:: Written problem ::
Repeat exactly the stretch of lines from the line containing "obj.matrix_world = world" through the line containing "SENSOR = 36.0", both included, and nothing else.

:: Data block ::
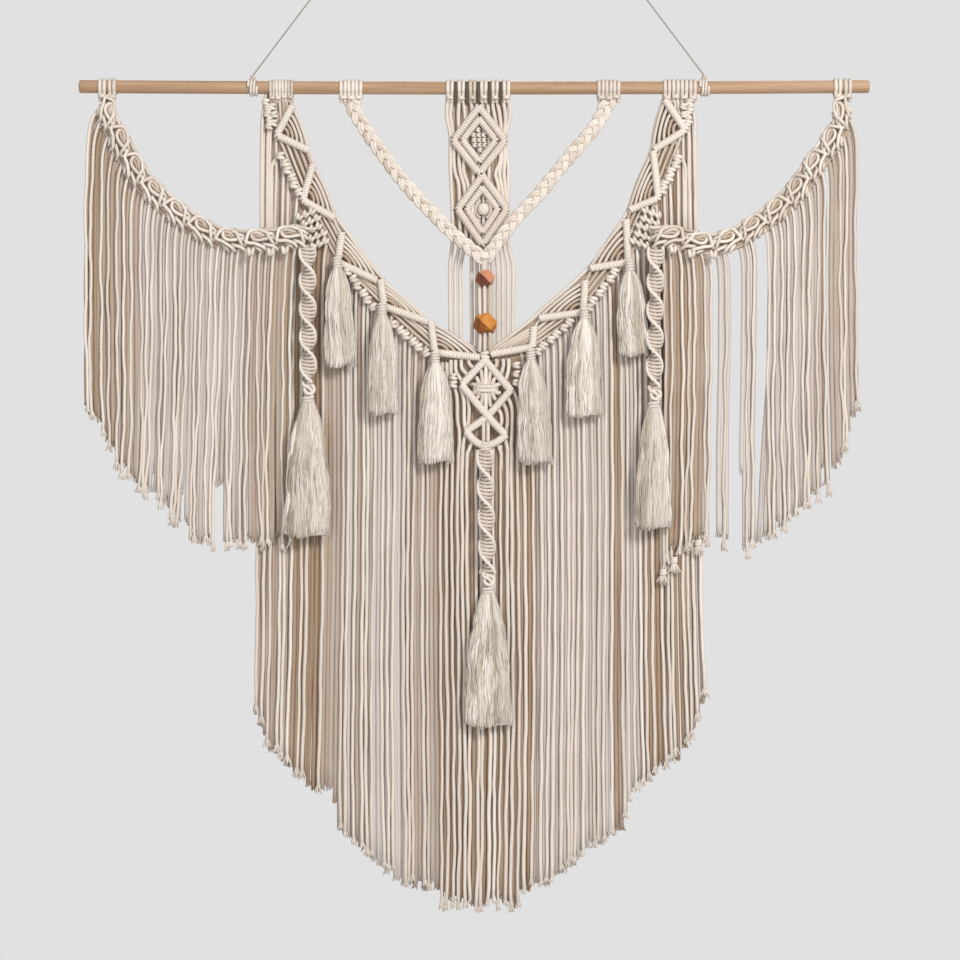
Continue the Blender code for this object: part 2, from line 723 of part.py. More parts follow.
def swag(finish):
    """Both braids, joined at the panel's foot, and the four cords that run through the beads."""
    pieces = []
    for side in ("left", "right"):
        pieces.append(sleeve(*SLEEVES["swag_" + side], finish))
        pieces.append(swag_braid(side, finish))
    for quarter in range(4):
        angle = math.pi / 4 + quarter * math.pi / 2
        path = []
        for x, depth, drop, spread in BEAD_CORDS:
            path.append((x + spread * math.cos(angle), depth + spread * math.sin(angle), drop))
        pieces.append(strand(path, finish, radius=BEAD_CORD_RADIUS, sides=4))
    return fuse("swag", pieces)


def bead(name, finish):
    """A faceted wooden bead (a cuboctahedron) with a bore from top to bottom."""
    spec = BEADS[name]
    tilt = Euler((math.radians(spec.tip), 0, math.radians(spec.turn))).to_matrix()
    middle = at(spec.x, spec.depth, spec.drop)
    bm = bmesh.new()
    for first in (-spec.half, spec.half):
        for second in (-spec.half, spec.half):
            for corner in ((first, second, 0), (first, 0, second), (0, first, second)):
                bm.verts.new(middle + tilt @ Vector(corner) * MM)
    bmesh.ops.convex_hull(bm, input=bm.verts)
    block = add_object(name, bm, finish)
    cutter = bore_cutter(name, spec, finish)
    cut = block.modifiers.new("Bore", "BOOLEAN")
    cut.operation = "DIFFERENCE"
    cut.object = cutter
    return block


def bore_cutter(name, spec, finish):
    """The hidden upright prism that a bead's bore is cut with."""
    rings = []
    for end in (-2 * spec.half, 2 * spec.half):
        ring = []
        for k in range(BEAD_BORE_SIDES):
            angle = 2 * math.pi * k / BEAD_BORE_SIDES
            side, front = BEAD_BORE_RADIUS * math.cos(angle), BEAD_BORE_RADIUS * math.sin(angle)
            ring.append(at(spec.x + side, spec.depth + front, spec.drop + end))
        rings.append(ring)
    cutter = skin(name + "_bore", rings, finish)
    cutter.hide_render = True
    cutter.display_type = "WIRE"
    return cutter


def spiral(side, finish):
    """A half-knot spiral sennit: a flat band of knots that turns as it hangs."""
    spec = SPIRALS[side]
    count = round(spec.half_turns * SPIRAL_RINGS_PER_HALF_TURN) + 1
    top = (spec.x, spec.depth, spec.drop + CLEARANCE)
    rows = evenly([top, (spec.end_x, spec.depth, spec.end_drop)], count)
    sections = []
    for i in range(count):
        size = SPIRAL_END_SHARE if i in (0, count - 1) else 1.0
        turn = math.pi * i / SPIRAL_RINGS_PER_HALF_TURN
        width, thickness = SPIRAL_HALF_WIDTH * size, SPIRAL_HALF_THICKNESS * size
        sections.append(polygon(SPIRAL_SIDES, width, thickness, turn))
    return sweep("spiral_" + side, rows, sections, finish)


def tassel(name, finish):
    """A bound head with two rows of locks of combed cotton fanned out below it."""
    spec = TASSELS[name]
    lean = (spec.end_x - spec.x) / (spec.end_drop - spec.drop)
    path = []
    sections = []
    for share, size in TASSEL_HEAD_PROFILE:
        down = share * TASSEL_HEAD_HEIGHT
        path.append((spec.x + lean * down, spec.depth, spec.drop + CLEARANCE + down))
        sections.append(polygon(TASSEL_HEAD_SIDES, TASSEL_HEAD_RADIUS * size, TASSEL_HEAD_RADIUS * size))
    pieces = [sweep("head", path, sections, finish)]
    across = spec.locks // 2
    for row in (-1, 1):
        for k in range(across):
            pieces.append(lock(spec, lean, row, (2 * k + 1) / across - 1, finish))
    return fuse(name, pieces)


def lock(spec, lean, row, place, finish):
    """One lock of a tassel: row is front or back, place runs from -1 to 1 across it."""
    across = spec.locks // 2
    root_drop = spec.drop + CLEARANCE + TASSEL_HEAD_HEIGHT - LOCK_SUNK
    rows = []
    sections = []
    for share, spread in LOCK_PROFILE:
        here = root_drop + (spec.end_drop - root_drop) * share
        reach = LOCK_ROOT_HALF_WIDTH + (spec.half_width - LOCK_ROOT_HALF_WIDTH) * spread
        row_depth = LOCK_ROOT_DEPTH + (LOCK_FOOT_DEPTH - LOCK_ROOT_DEPTH) * spread
        rows.append((spec.x + lean * (here - spec.drop) + place * reach, spec.depth + row * row_depth, here))
        half = reach / across - LOCK_GAP / 2
        thick = row_depth - LOCK_GAP / 2
        sections.append([(-half, -thick), (half, -thick), (half, thick), (-half, thick)])
    return sweep("lock", rows, sections, finish)


def tie(side, finish):
    """Cord wound round the rod, with a small flat-topped knot that holds the thread."""
    x = TIE_X * (-1 if side == "left" else 1)
    wrap = sleeve(x - TIE_HALF_WIDTH, x + TIE_HALF_WIDTH, 2, finish, TIE_RADIUS, TIE_VALLEY)
    tilt = THREAD_LEAN / math.hypot(1, THREAD_LEAN) * THREAD_DIAMETER / 2
    knot_top = (x, 0, THREAD_FOOT_DROP + CLEARANCE + tilt)
    nub = barrel((x, 0, TIE_KNOT_DROP), knot_top, TIE_KNOT_RADIUS, TIE_KNOT_RADIUS, finish)
    return fuse("tie_" + side, [wrap, nub])


def thread_x(side, drop):
    """Where the thread runs, by drop: each side leans in towards its nail."""
    reach = TIE_X + (drop - THREAD_FOOT_DROP) * THREAD_LEAN
    return reach * (-1 if side == "left" else 1)


def thread(side, finish):
    """The taut hanging thread from the tie up to the loop's knot."""
    length = (THREAD_FOOT_DROP - THREAD_TOP_DROP) * math.hypot(1, THREAD_LEAN)
    count = round(length / (3 * THREAD_DIAMETER)) + 1
    curve = bpy.data.curves.new("thread_" + side, "CURVE")
    curve.dimensions = "3D"
    curve.bevel_depth = THREAD_DIAMETER / 2 * MM
    curve.bevel_resolution = 2
    curve.use_fill_caps = True
    line = curve.splines.new("POLY")
    line.points.add(count - 1)
    for point, drop in zip(line.points, np.linspace(THREAD_FOOT_DROP, THREAD_TOP_DROP, count)):
        point.co = (*at(thread_x(side, drop), 0, drop), 1)
    curve.materials.append(finish)
    made = bpy.data.objects.new("thread_" + side, curve)
    bpy.context.scene.collection.objects.link(made)
    return made


def loop(side, finish):
    """A tied loop of thread that goes over a nail, above its own small knot."""
    half = THREAD_DIAMETER / 2
    radius = LOOP_INNER_RADIUS + half
    along = np.array((THREAD_LEAN if side == "left" else -THREAD_LEAN, 0, -1)) / math.hypot(1, THREAD_LEAN)
    start = np.array((thread_x(side, THREAD_TOP_DROP), 0, THREAD_TOP_DROP)) + along * CLEARANCE
    top = start + along * 2 * LOOP_KNOT_RADIUS
    knot_piece = barrel(start, top, LOOP_KNOT_RADIUS, LOOP_KNOT_RADIUS, finish)
    middle = top + along * (radius - LOOP_SUNK)
    path = []
    for k in range(LOOP_POINTS):
        angle = 2 * math.pi * k / LOOP_POINTS
        path.append((middle[0] + radius * math.sin(angle), 0, middle[2] - radius * math.cos(angle)))
    section = polygon(4, half, half)
    ring = sweep("ring", path, [section] * len(path), finish, closed=True)
    return fuse("loop_" + side, [knot_piece, ring])


def build():
    for old in list(bpy.data.objects):
        bpy.data.objects.remove(old)
    chance = random.Random(SEED)
    rod(material("rod_wood", ROD_WOOD, 0.55))
    wing("left", material("wing_left_cotton", COTTON, 0.9), chance)
    wing("right", material("wing_right_cotton", COTTON, 0.9), chance)
    vee_curtain(material("curtain_cotton", COTTON, 0.9), chance)
    center_panel(material("panel_cotton", COTTON, 0.9), chance)
    swag(material("swag_cotton", COTTON, 0.9))
    bead("bead_small", material("copper_wood", COPPER_WOOD, 0.4))
    bead("bead_large", material("amber_wood", AMBER_WOOD, 0.4))
    for side in SPIRALS:
        spiral(side, material("spiral_cotton_" + side, COTTON, 0.9))
    for name in TASSELS:
        tassel(name, material(name + "_cotton", COMBED_COTTON, 0.95))
    for side in ("left", "right"):
        tie(side, material("tie_cotton_" + side, COTTON, 0.9))
        thread(side, material("thread_" + side, THREAD_GREY, 0.8))
        loop(side, material("loop_thread_" + side, THREAD_GREY, 0.8))


build()
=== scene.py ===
"""The looks of the macrame wall hanging: every cord, knot, tassel and bead as the maker's own strands.

Sizes are millimetres unless a name says otherwise. Rows are x to the right, depth (minus towards the
viewer) and drop below the rod's axis, as in the part's source. The random draws are seeded.
"""

import math
from collections import namedtuple

import bmesh
import bpy
import numpy as np
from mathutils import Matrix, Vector

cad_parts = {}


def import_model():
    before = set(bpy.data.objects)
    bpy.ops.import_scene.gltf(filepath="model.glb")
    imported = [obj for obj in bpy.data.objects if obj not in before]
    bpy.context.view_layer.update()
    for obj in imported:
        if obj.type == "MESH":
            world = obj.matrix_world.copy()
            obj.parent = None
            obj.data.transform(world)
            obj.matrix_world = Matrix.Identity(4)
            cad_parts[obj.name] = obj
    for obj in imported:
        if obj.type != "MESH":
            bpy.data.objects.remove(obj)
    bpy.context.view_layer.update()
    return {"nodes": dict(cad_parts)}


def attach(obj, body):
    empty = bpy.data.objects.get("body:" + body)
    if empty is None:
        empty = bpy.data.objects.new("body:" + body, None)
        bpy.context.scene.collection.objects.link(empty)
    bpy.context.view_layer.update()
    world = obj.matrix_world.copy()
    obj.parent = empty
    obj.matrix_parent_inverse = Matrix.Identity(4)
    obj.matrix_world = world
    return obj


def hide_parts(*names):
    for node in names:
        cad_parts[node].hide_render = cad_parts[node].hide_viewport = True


MM = 0.001
TAU = 2 * math.pi
SEED = 11
# How many points a knotted line is measured on, and how many sides a soft body has round it
LINE_ROWS, BODY_SIDES = 400, 28
# Which way is outwards on each side
OUTWARD = {"left": -1, "right": 1}
# The part's origin is midway between the nails, above the rod
NAIL_DROP = -119.5

# Camera: where it stands in front of the hanging, and how wide it sees
CAMERA_X, CAMERA_DISTANCE, CAMERA_HEIGHT = 1.7, 3500.0, -573.0
VIEW_WIDTH = 1110.7
SENSOR = 36.0

# Studio, in metres and watts
BACKDROP_GREY = 0.753
AMBIENT = 0.42
FLOOR_Z = -1.6
FLOOR_FRONT, FLOOR_BACK, FLOOR_HALF_WIDTH = -4.0, 2.6, 3.6
LIGHT_TARGET = (0, 0, -0.5)
# Round lights: place, diameter, power, colour
LIGHTS = {
    "key": ((1.6, -2.9, 1.25), 1.1, 94, (1.0, 0.985, 0.97)),
    "fill": ((-1.2, -3.4, -0.2), 2.2, 25, (0.99, 0.99, 1.0)),
    "back": ((0.4, 2.6, 0.8), 1.8, 40, (1.0, 1.0, 1.0)),
}

# Colours of each material, where it is lightest and where it is darkest
COTTON_LIGHT, COTTON_DARK = (0.825, 0.752, 0.675), (0.40, 0.288, 0.20)
# Shaded cotton is a darker copy with painted shade, for the layers of fringe behind
SHADED_LIGHT, SHADED_DARK = (0.62, 0.57, 0.53), (0.37, 0.26, 0.175)
COMBED_LIGHT, COMBED_DARK = (0.86, 0.80, 0.725), (0.43, 0.36, 0.285)
THREAD_LIGHT, THREAD_DARK = (0.56, 0.54, 0.50), (0.34, 0.32, 0.29)
ROD_LIGHT, ROD_DARK = (0.57, 0.39, 0.255), (0.34, 0.20, 0.11)
COPPER_LIGHT, COPPER_DARK = (0.61, 0.265, 0.147), (0.15, 0.045, 0.03)
AMBER_LIGHT, AMBER_DARK = (0.62, 0.25, 0.052), (0.24, 0.07, 0.012)
FLOOR_LIGHT, FLOOR_DARK = (0.76, 0.76, 0.75), (0.72, 0.72, 0.71)
# How fine wood's streaks and its broad bands are along x, y and z, in waves a metre
ROD_GRAIN, ROD_BANDS = (6.0, 160.0, 160.0), (2.0, 40.0, 40.0)
BEAD_GRAIN, BEAD_BANDS = (140.0, 140.0, 30.0), (60.0, 60.0, 20.0)
ROD_ROUGHNESS, BEAD_ROUGHNESS = 0.5, 0.38
# How much painted light the beads' upper and right faces take
BEAD_PAINTED_LIGHT = 0.34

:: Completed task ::
    obj.matrix_world = world
    return obj


def hide_parts(*names):
    for node in names:
        cad_parts[node].hide_render = cad_parts[node].hide_viewport = True


MM = 0.001
TAU = 2 * math.pi
SEED = 11
# How many points a knotted line is measured on, and how many sides a soft body has round it
LINE_ROWS, BODY_SIDES = 400, 28
# Which way is outwards on each side
OUTWARD = {"left": -1, "right": 1}
# The part's origin is midway between the nails, above the rod
NAIL_DROP = -119.5

# Camera: where it stands in front of the hanging, and how wide it sees
CAMERA_X, CAMERA_DISTANCE, CAMERA_HEIGHT = 1.7, 3500.0, -573.0
VIEW_WIDTH = 1110.7
SENSOR = 36.0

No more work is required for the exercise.